There was a very interesting article in the August 7, 2020 issue of Science Magazine.  The title of the article is "Fast, cheap tests could enable safer reopening".  The "fast, cheap" tests they are talking about are the non-PCR tests I discussed above.

The authors acknowledge the accuracy problems that seem to be unavoidable with these tests.  Their analysis concludes, however, that if you test people over and over, and if you retest frequently enough, then the accuracy problems can be overcome.

Now, the rate of testing they recommend, multiple times per week, may seem extreme to some.  And it would be if each test cost $100, as a PCR test apparently does.  But Yale university has created a test that costs about $4 per test.  The Yale test just got emergency approval from the FDA.
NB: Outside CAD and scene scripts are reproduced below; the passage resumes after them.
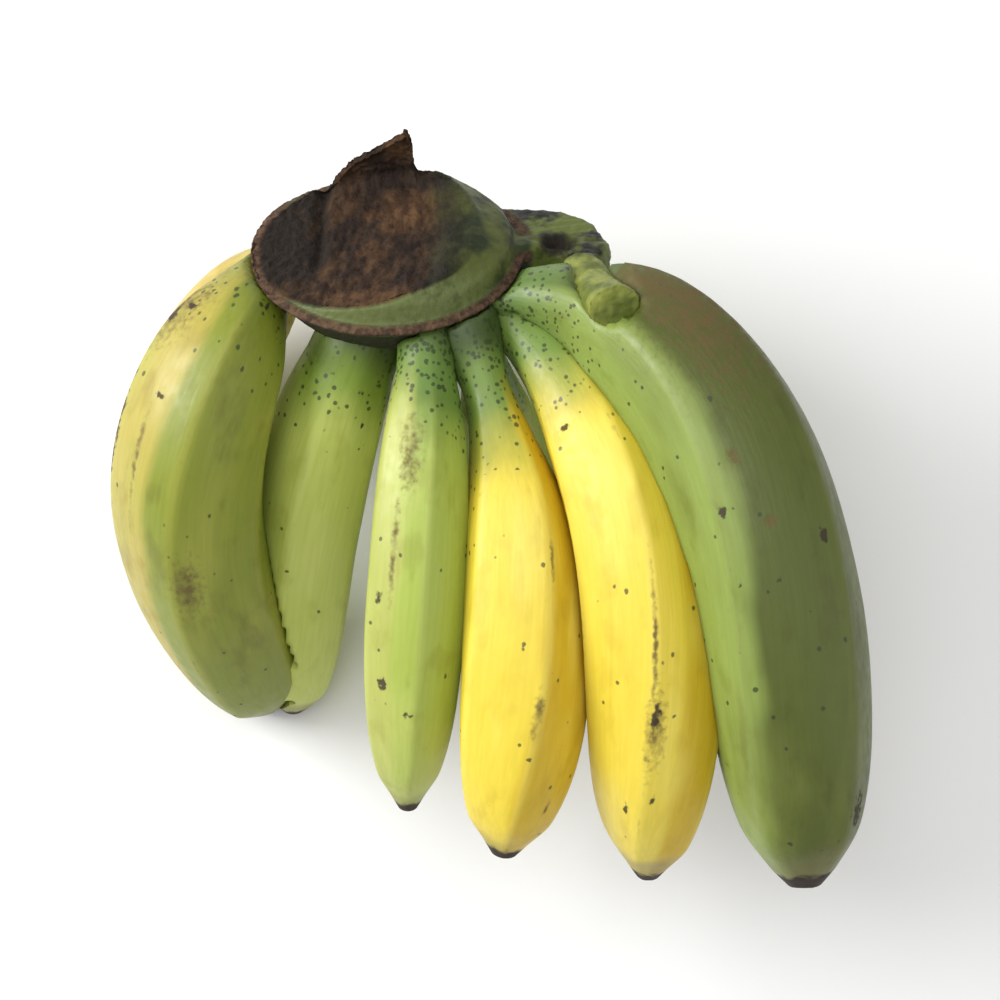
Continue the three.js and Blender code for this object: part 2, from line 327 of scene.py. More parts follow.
# The crown's finishes, each carried by its mesh as a share. The blackened one also carries painted
# shade under the rim and in the torn corner's hollow.
CROWN_MASKS = ("brown", "dark", "rim", "band", "torn", "flap")

# Camera: seen from the front and above in the standing hand, in degrees and millimetres.
CAMERA_ELEVATION = 35
CAMERA_DISTANCE = 560
CAMERA_TARGET = (30, -50, -53)
CAMERA_LENS = 75

# Soft lights: name, place and width in metres, and power in watts. Then the world's brightness.
LIGHTS = (
    ("key_light", (-0.85, 0.25, 0.6), 0.5, 10.5),
    ("top_light", (-0.1, 0.2, 1.3), 1.0, 7),
    ("fill_light", (0.9, -0.4, 0.7), 0.9, 2),
)
LIGHT_AIM = (0, 0, 0.05)
WORLD_STRENGTH = 0.45


def lay_down_matrix():
    """From the standing hand in millimetres to the frame in metres."""
    turn = Matrix.Rotation(math.radians(-TILT_BACK), 4, "X")
    return Matrix.Scale(MM, 4) @ Matrix.Translation(LAID_SHIFT) @ turn


LAY_DOWN = lay_down_matrix()

# The surfaces of the pieces made so far, for the fingers that are pressed against them.
PIECE_TREES = []


def crown_matrix():
    """The crown's own frame in the standing hand."""
    return Matrix.Translation(CROWN_MIDDLE) @ Matrix.Rotation(math.radians(CROWN_LEAN), 4, "X")


FRAME_FROM_CROWN = LAY_DOWN @ crown_matrix()
CROWN_FROM_FRAME = FRAME_FROM_CROWN.inverted()


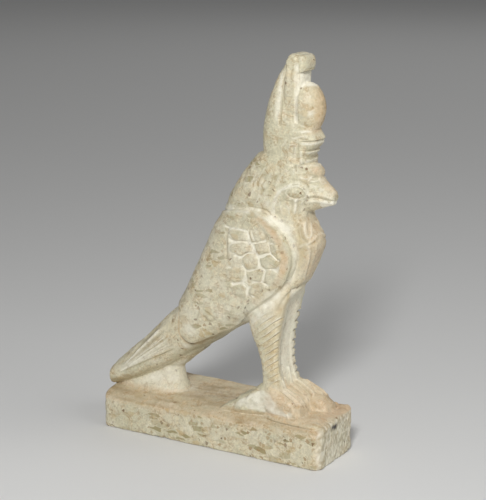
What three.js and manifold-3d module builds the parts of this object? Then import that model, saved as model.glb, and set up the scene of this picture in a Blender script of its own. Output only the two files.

Yale is planning on publishing DIY instructions so that anyone with the required expertise, and lots of labs have that level of expertise, can create their own version of the test without needing outside help, a license, or any of the usual folderol.  That means that they may be able to figure out ways to drive the cost of this test down significantly.

Even more interestingly,  apparently the Israelis have developed a quick, easy test that costs twenty-five cents a pop.  It's not FDA approved,  I don't know how accurate it is.  But if it, or something similar, becomes widely available, the idea of testing a large percentage of the population on something like a "twice a week" schedule becomes completely practical.

And the best thing to do is probably a hybrid solution.  If we test lots of people using these "fast, cheap" tests we will likely get lots of positives.  But, as the example with the Governor and the White House test above demonstrates, that may lead to a lot of confusion and unnecessary concern because many of the "positives" may turn out to be false positives.  But what if we stop widely administering PCR tests and instead reserve it for people who test positive using a "fast, cheap" test?

We already have the capacity to handle that rate of administering PCR tests.  The current regime is generating about 50,000 positives per day.  If the "fast, cheap" tests produce one false alarm for each true positive that would mean we would need to PCR test about 100,000 people per day.  Even if we double or triple the number of people who turn up positive by testing widely and often, we can handle the 600,000 tests per day that would require.  

But 600,000 tests per day is a worst case scenario.  Likely we would need to turn around far fewer tests.  And that should mean that the PCR infrastructure would no longer be overloaded.  And that would mean that the PCR tests infrastructure should be able to reliably produce results in 24, or at most 48, hours.  That puts us in a far better situation than the one we now occupy.